Tchaikovsky worked at The Maid of Orleans with extraordinary rapidity. He was enamoured of his subject and convinced of ultimate success. From Clarens he sent a droll letter to his friend and publisher Jurgenson, in Moscow, which refers to his triple identity as critic, composer, and writer of song-words. It is characteristic of the man in his lighter moods:

“There are three celebrities in the world with whom you are well acquainted: the rather poor rhymer ‘N. N.’; ‘B. L.,’ formerly musical critic of the “Viedomosti,” and the composer and ex-professor Mr. Tchaikovsky. A few hours ago Mr. T. invited the other two gentlemen to the piano and played them the whole of the second act of The Maid of Orleans. Mr. Tchaikovsky is very intimate with these gentlemen, consequently he had no difficulty in conquering his nervousness and played them his new work with spirit and fire. You should have witnessed their delight.... Finally the composer, who had long been striving to preserve his modesty intact, went completely off his head, and all three rushed on to the balcony like madmen to soothe their excited nerves in the fresh air.”

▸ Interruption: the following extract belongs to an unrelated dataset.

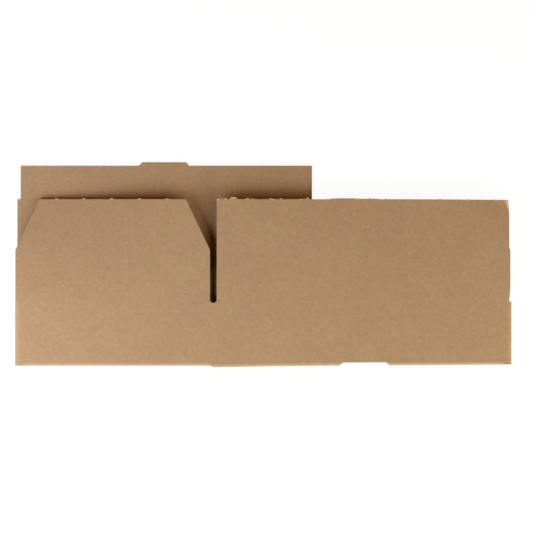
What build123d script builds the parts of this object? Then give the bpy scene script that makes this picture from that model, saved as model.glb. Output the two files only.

The Maid of Orleans won little more than a succès d’estime. There is much that is effective in this opera, but at the same time it displays those weaknesses which are most characteristic of Tchaikovsky’s unsettled convictions in the matter of style. The transition from an opera so Russian in colouring and so lyrical in sentiment as Eugene Oniegin to one so universal and heroic in character as The Maid of Orleans, seems to have presented difficulties. Just as the national significance of The Oprichnik suffered from moments of purely Italian influence, so The Maid of Orleans contains incongruous lapses into the Russian style. What have the minstrels at the court of Charles VI. in common with a folk-song of Malo-Russian origin? Or why is the song of Agnes Sorel so reminiscent of the land of the steppes and birch forests? The gem of the opera is undoubtedly Joan’s farewell to the scenes of her childhood, which is full of touching, idyllic sentiment.